Given problem: Start at the line containing "drop_x, drop_z = at(COMMA_PEARL_TOP, side)" and stop at the line containing "zip(*points))), Vector(map(max, zip(*points)))"; copy those lines exactly, both ends included, and no others.

——————————

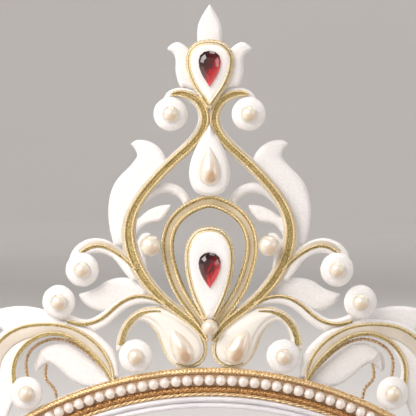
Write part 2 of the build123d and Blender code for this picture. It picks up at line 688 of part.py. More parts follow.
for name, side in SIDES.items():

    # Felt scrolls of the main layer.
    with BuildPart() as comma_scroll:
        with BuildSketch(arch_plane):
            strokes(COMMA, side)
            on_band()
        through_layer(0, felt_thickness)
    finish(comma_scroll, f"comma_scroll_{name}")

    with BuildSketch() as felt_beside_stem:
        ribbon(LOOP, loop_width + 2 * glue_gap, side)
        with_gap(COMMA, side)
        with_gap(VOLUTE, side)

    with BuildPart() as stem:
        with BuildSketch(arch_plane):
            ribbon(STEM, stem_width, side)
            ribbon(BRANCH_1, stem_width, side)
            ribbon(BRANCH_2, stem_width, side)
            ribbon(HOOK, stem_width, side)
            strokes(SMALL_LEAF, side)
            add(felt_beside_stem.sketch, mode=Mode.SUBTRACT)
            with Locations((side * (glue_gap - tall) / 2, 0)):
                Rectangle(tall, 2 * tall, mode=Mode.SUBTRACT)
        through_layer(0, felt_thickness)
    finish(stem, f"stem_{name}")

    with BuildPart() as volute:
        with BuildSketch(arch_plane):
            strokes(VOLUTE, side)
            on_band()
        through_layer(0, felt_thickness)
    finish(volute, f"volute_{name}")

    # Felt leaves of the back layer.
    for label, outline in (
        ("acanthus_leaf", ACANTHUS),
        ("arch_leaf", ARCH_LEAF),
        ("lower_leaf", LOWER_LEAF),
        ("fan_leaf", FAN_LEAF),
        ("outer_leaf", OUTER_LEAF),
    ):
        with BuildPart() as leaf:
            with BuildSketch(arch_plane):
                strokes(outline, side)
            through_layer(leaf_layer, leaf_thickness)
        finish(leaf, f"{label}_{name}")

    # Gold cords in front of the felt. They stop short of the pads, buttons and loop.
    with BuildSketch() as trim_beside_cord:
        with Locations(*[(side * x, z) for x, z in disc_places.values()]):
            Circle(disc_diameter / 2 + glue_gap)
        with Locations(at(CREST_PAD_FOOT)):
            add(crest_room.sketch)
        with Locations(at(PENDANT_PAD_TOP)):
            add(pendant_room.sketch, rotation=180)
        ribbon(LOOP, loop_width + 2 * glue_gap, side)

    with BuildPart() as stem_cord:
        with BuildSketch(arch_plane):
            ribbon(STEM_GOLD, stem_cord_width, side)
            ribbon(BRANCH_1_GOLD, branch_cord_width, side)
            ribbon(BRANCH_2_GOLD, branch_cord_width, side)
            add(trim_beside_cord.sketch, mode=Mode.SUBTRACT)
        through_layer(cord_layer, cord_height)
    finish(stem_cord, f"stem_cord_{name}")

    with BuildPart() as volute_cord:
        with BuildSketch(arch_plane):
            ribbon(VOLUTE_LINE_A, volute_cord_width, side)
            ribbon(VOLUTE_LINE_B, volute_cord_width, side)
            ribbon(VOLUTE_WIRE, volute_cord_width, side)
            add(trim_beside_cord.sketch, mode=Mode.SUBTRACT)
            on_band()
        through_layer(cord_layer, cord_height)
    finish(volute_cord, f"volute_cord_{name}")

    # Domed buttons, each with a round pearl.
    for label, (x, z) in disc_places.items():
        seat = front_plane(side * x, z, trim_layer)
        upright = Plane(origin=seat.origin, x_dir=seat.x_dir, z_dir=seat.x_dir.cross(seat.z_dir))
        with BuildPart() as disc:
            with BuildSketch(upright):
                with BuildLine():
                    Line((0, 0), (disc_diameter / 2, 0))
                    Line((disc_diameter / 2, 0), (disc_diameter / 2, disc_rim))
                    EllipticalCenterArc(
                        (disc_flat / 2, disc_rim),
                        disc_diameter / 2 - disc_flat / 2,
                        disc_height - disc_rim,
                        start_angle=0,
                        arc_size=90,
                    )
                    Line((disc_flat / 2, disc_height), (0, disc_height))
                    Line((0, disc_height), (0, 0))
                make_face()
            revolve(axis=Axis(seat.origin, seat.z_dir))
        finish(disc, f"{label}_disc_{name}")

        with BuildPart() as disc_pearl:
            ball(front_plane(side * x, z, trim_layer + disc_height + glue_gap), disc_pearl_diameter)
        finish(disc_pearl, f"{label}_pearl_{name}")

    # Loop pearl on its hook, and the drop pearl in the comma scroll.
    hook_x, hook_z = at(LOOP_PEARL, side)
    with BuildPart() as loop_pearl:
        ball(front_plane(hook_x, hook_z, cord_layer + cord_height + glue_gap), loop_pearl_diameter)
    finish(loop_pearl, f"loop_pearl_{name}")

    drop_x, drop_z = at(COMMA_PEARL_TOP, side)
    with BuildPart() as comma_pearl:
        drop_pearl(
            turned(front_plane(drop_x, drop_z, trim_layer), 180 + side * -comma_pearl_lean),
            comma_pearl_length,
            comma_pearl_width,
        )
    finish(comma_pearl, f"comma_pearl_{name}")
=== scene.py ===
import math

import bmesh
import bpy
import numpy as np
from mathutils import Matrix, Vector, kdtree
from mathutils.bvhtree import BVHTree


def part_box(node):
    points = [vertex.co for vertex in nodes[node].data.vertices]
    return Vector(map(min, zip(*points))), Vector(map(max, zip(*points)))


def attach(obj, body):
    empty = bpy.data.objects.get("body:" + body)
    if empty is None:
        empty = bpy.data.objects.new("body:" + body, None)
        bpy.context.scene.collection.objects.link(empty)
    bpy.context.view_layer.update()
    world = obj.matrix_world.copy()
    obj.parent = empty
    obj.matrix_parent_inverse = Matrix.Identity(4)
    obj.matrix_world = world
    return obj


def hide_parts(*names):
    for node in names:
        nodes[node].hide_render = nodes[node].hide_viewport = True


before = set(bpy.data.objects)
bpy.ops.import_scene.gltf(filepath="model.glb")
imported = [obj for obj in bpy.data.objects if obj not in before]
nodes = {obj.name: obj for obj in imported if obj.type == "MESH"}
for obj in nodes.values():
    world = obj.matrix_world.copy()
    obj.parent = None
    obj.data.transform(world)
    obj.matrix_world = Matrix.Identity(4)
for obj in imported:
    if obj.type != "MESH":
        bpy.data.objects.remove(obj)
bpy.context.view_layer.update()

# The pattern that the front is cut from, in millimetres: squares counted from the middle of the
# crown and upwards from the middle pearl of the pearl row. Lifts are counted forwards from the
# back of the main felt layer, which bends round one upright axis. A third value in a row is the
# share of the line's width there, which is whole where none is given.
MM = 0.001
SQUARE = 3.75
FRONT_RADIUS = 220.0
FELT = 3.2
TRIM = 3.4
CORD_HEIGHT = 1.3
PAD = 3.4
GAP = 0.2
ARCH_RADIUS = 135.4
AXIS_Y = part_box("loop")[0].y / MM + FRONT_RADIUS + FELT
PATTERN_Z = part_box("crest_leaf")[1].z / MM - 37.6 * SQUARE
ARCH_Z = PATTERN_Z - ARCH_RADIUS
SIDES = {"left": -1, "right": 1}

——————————

Solution for this exercise:
    drop_x, drop_z = at(COMMA_PEARL_TOP, side)
    with BuildPart() as comma_pearl:
        drop_pearl(
            turned(front_plane(drop_x, drop_z, trim_layer), 180 + side * -comma_pearl_lean),
            comma_pearl_length,
            comma_pearl_width,
        )
    finish(comma_pearl, f"comma_pearl_{name}")
=== scene.py ===
import math

import bmesh
import bpy
import numpy as np
from mathutils import Matrix, Vector, kdtree
from mathutils.bvhtree import BVHTree


def part_box(node):
    points = [vertex.co for vertex in nodes[node].data.vertices]
    return Vector(map(min, zip(*points))), Vector(map(max, zip(*points)))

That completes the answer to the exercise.